Thursday, October 13, 2005

 

Hewitt vs. Neuhaus

We all know that Hugh Hewitt has smugly and firmly planted his feet in the shoes of loyalist hack for the White House. Just the other day, he was predicting not only confirmation for Miers, but conservative conversion for her. He was just as smug and certain about this as he was about finding WMDs in Iraq.

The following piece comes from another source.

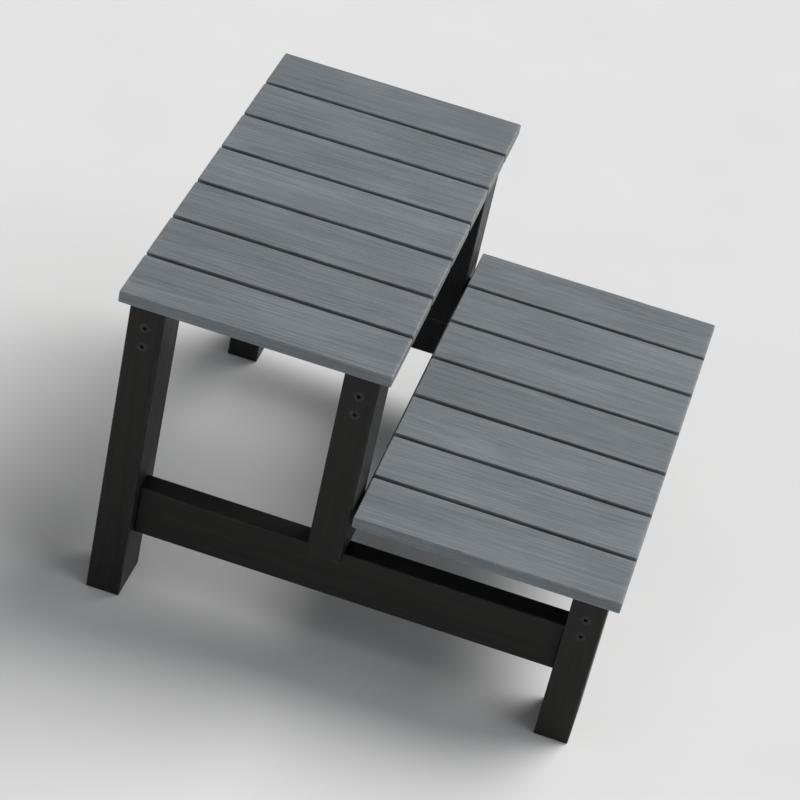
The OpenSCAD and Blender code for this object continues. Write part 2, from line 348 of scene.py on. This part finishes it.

Then there is Fr. Neuhas' take on the issue in First Things:

I'm glad to see the Wall Street Journal weighing in, from an angle more sensible than that of the Interfaith Alliance, on the use of religion in promoting the nomination of Harriet Miers to the Supreme Court. A similar ploy was used when Justice Anthony Kennedy was nominated. Senator Jesse Helms said to Kennedy, "I think you know where I stand on abortion." Kennedy responded, "Indeed I do and I admire it. I am a practicing Catholic." We know what that means—or doesn't mean. Once he was on the court, Kennedy helped entrench the unlimited abortion license in the Casey decision of 1992, and has since "grown," as they say in Washington, in sundry other liberal directions. It is very good to know that Ms. Miers is born again, but that doesn't tell us a whole lot about her views on the legal protection of the unborn. As Dr. Timothy George, dean of Beeson Divinity School, a Baptist institution, will remind us when he delivers FIRST THINGS annual Erasmus Lecture next week, the Southern Baptist Convention was still supporting Roe v. Wade as late as 1980, and many evangelicals have still not been converted to the pro-life position. It seems Ms. Miers is definitely pro-life, but that doesn't tell us how she would read the law with respect to abortion. As I said earlier, I expect Ms. Miers will not withdraw (and) her nomination will likely be confirmed by the Senate, and, if she turns out to be a constitutional textualist along the lines of Scalia and Thomas, the present row will soon be forgotten, with only wounded conservative egos to show for it. On the other hand, if...


I will go with the good Father on this one who, as a convert to Catholicism, has a better understanding of what is at stake than the one has turned from the complete Truth.